_GIVEN INFORMATION_:

------------------------------------

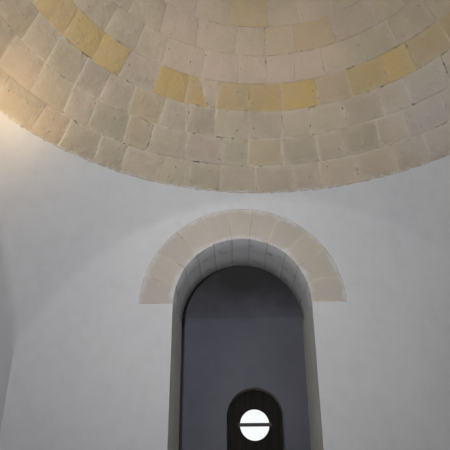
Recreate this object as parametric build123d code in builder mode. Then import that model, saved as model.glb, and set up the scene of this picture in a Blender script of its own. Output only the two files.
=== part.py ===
"""One-room trullo: a square domed room of limestone with a vaulted alcove behind it.

Millimetres, +Z up, z = 0 at the ground. The origin is the middle of the square room. The entrance
faces -Y, the alcove lies on +Y. Heights above the floor are turned into z by adding floor_top.
"""

import os
from math import radians, sqrt, tan

from build123d import *

# Square room
room_width = 4000  # clear, wall to wall
wall_base_thickness = 720  # at the ground
wall_top_thickness = 620  # the outer face leans in as it rises
wall_over_dome_foot = 352  # the walls stand this much higher than the dome's foot
wall_corner = 160  # radius of the outer corners
floor_thickness = 120

# Arched opening, the same in the entrance wall and in the wall of the alcove
arch_offset = -220  # middle of the opening, along X
arch_radius = 556
arch_ring = 274  # depth of the voussoirs
arch_springing = 1570  # above the floor
arch_shoulder = 160  # wall kept beside the voussoirs by the piece over the arch
voussoir_count = 11
arch_joint = 6  # mortar joint between two voussoirs

# Pendentives: one sphere through the four corner springings and the four lunette tops
corner_springing = 1205  # above the floor
lunette_top = 2475  # above the floor
ring_inset = 60  # the dome's foot lies this far inside the middle of each wall

# Corbelled dome
dome_lean = 31.3  # degrees from upright
dome_thickness = 240  # along the bed of a course
course_rise = 196
single_courses = 7  # the courses seen from the door, each a piece of its own
upper_groups = 3  # the higher courses, grouped
smallest_eye = 120  # the courses stop before the eye gets smaller than this radius
closing_stone_thickness = 110

# Roof
coping_thickness = 80
coping_projection = 50
roof_inset = 60  # from the top edge of the wall to the cone's foot
roof_fill_cover = 160  # rubble between the closing stone and the slabs, measured level
roof_slab_cover = 150  # stone slabs over the rubble, measured level
roof_ring_rise = 52  # one ring of slabs, each set back behind the one below
eaves_thickness = 60
eaves_projection = 60
eaves_bearing = 400
roof_top_radius = 330

# Pinnacle
pinnacle_collar_radius = 360
pinnacle_collar_height = 110
pinnacle_collar_round = 36
pinnacle_stem_foot = 210
pinnacle_stem_neck = 110
pinnacle_stem_height = 330
pinnacle_ball_radius = 180
pinnacle_seat = 35  # how much of the ball is cut off where it sits

# Alcove behind the room
alcove_width = 2400
alcove_depth = 1240  # clear, from the foot of the room's wall
alcove_wall = 500
alcove_roof_drop = 100  # top of the slabs under the top of the room's wall
alcove_roof_fall = 200  # from the room's wall to the outside of the end wall
alcove_roof_slab = 100
alcove_roof_row = 170  # length of a row of slabs that the next row leaves bare
alcove_roof_lip = 22  # each row's lower edge stands this high over the next row
alcove_crown_cover = 180  # masonry between the slabs and the top of the half vault
alcove_vault_rise = 550  # the half vault climbs this much to the room's wall
alcove_roof_overhang = 70

# Small arched window in the end wall, closed by a timber panel with a round light
window_offset = 130  # from the middle of the arch
window_width = 620
window_sill = 380  # above the floor
window_springing = 840  # above the floor
panel_thickness = 45
panel_depth = 220  # from the inner face of the end wall
light_height = 775  # middle of the round light, above the floor
light_radius = 165
light_bar_height = 38
light_bar_thickness = 12
light_bar_lap = 25  # the bar runs this far onto the panel at each end
glass_thickness = 6

# Room and walls, worked out
half_room = room_width / 2
base_half = half_room + wall_base_thickness
top_half = half_room + wall_top_thickness
floor_top = floor_thickness
arch_z = floor_top + arch_springing
arch_outer = arch_radius + arch_ring
over_half = arch_outer + arch_shoulder

# Pendentive sphere and dome, worked out
corner_z = floor_top + corner_springing
lunette_z = floor_top + lunette_top
corner_radius = half_room * sqrt(2)
sphere_z = (corner_z + lunette_z) / 2 - (corner_radius**2 - half_room**2) / (2 * (lunette_z - corner_z))
sphere_radius = sqrt(corner_radius**2 + (corner_z - sphere_z) ** 2)
dome_radius = half_room - ring_inset
dome_z = sphere_z + sqrt(sphere_radius**2 - dome_radius**2)
dome_slope = tan(radians(dome_lean))
course_count = int((dome_radius - smallest_eye) / (course_rise * dome_slope))
dome_top = dome_z + course_count * course_rise
wall_height = dome_z + wall_over_dome_foot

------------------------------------

_TASK DIRECTIONS_: Using the material above, quote the first line and each line after it, stopping at and including the line that holds "closing_stone_thickness = 110".

_WORKED ANSWER_:
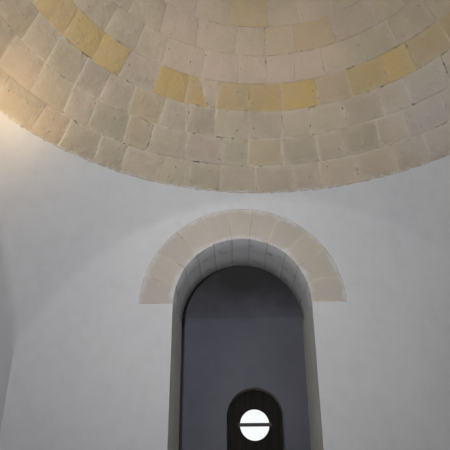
Recreate this object as parametric build123d code in builder mode. Then import that model, saved as model.glb, and set up the scene of this picture in a Blender script of its own. Output only the two files.
=== part.py ===
"""One-room trullo: a square domed room of limestone with a vaulted alcove behind it.

Millimetres, +Z up, z = 0 at the ground. The origin is the middle of the square room. The entrance
faces -Y, the alcove lies on +Y. Heights above the floor are turned into z by adding floor_top.
"""

import os
from math import radians, sqrt, tan

from build123d import *

# Square room
room_width = 4000  # clear, wall to wall
wall_base_thickness = 720  # at the ground
wall_top_thickness = 620  # the outer face leans in as it rises
wall_over_dome_foot = 352  # the walls stand this much higher than the dome's foot
wall_corner = 160  # radius of the outer corners
floor_thickness = 120

# Arched opening, the same in the entrance wall and in the wall of the alcove
arch_offset = -220  # middle of the opening, along X
arch_radius = 556
arch_ring = 274  # depth of the voussoirs
arch_springing = 1570  # above the floor
arch_shoulder = 160  # wall kept beside the voussoirs by the piece over the arch
voussoir_count = 11
arch_joint = 6  # mortar joint between two voussoirs

# Pendentives: one sphere through the four corner springings and the four lunette tops
corner_springing = 1205  # above the floor
lunette_top = 2475  # above the floor
ring_inset = 60  # the dome's foot lies this far inside the middle of each wall

# Corbelled dome
dome_lean = 31.3  # degrees from upright
dome_thickness = 240  # along the bed of a course
course_rise = 196
single_courses = 7  # the courses seen from the door, each a piece of its own
upper_groups = 3  # the higher courses, grouped
smallest_eye = 120  # the courses stop before the eye gets smaller than this radius
closing_stone_thickness = 110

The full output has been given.